(Source data):
::::::::
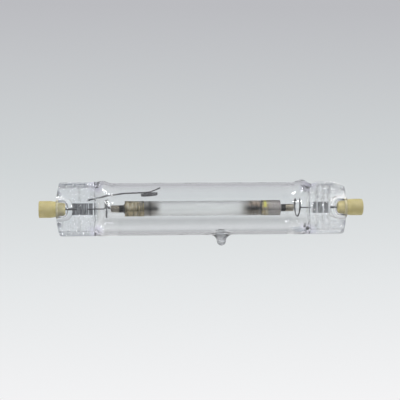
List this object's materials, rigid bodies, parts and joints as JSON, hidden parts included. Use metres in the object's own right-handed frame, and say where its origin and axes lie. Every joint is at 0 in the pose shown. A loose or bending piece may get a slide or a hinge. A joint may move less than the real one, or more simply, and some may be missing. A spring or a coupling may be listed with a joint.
{
  "type": "double-ended sodium vapour lamp",
  "caption": "Clear tubular discharge lamp with flat pinch seals, ceramic end caps, a ceramic arc tube and a getter ring.",
  "frame": {"origin": "on the lamp's axis, in the middle of the left cap's barrel, where the left lampholder grips it", "axes": "+X along the lamp from the getter end to the other end, -Z towards the exhaust tip; the broad faces of the pinch seals face -Y and +Y"},
  "size_m": [0.136, 0.022, 0.0276],
  "materials": {
    "quartz": "clear fused quartz, polished",
    "cap_ceramic": "cream steatite, satin",
    "contact_metal": "nickel plated",
    "cap_cement": "pale matt cement",
    "lead_molybdenum": "drawn grey wire",
    "foil_molybdenum": "etched foil",
    "niobium": "drawn, slightly gold",
    "alumina": "translucent sintered",
    "frit": "fired sealing glass",
    "shield_foil": "rolled foil",
    "tungsten": "dark grey",
    "braze": "cast",
    "getter_steel": "pressed strip",
    "getter_powder": "pressed powder",
    "sodium_amalgam": "frozen metal drop"
  },
  "bodies": {
    "root": {"outer_envelope": "quartz", "left_end_cap": "cap_ceramic", "right_end_cap": "cap_ceramic", "left_contact": "contact_metal", "right_contact": "contact_metal", "left_cement_ring": "cap_cement", "right_cement_ring": "cap_cement", "left_outer_lead": "lead_molybdenum", "right_outer_lead": "lead_molybdenum", "left_inner_lead": "lead_molybdenum", "right_inner_lead": "lead_molybdenum", "getter_support_wire": "lead_molybdenum", "left_seal_foil": "foil_molybdenum", "right_seal_foil": "foil_molybdenum", "left_niobium_tube": "niobium", "right_niobium_tube": "niobium", "arc_tube": "alumina", "left_end_plug": "alumina", "right_end_plug": "alumina", "left_frit_ring": "frit", "right_frit_ring": "frit", "left_heat_shield": "shield_foil", "right_heat_shield": "shield_foil", "left_electrode_rod": "tungsten", "right_electrode_rod": "tungsten", "left_electrode_coil": "tungsten", "right_electrode_coil": "tungsten", "left_braze_bead": "braze", "right_braze_bead": "braze", "getter_ring": "getter_steel", "getter_fill": "getter_powder", "amalgam_bead": "sodium_amalgam"}
  },
  "joints": []
}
::::::::
(Exercise brief): State the number of lines holding the word "joints" in the listing. Add nothing else.

(Exercise result): 2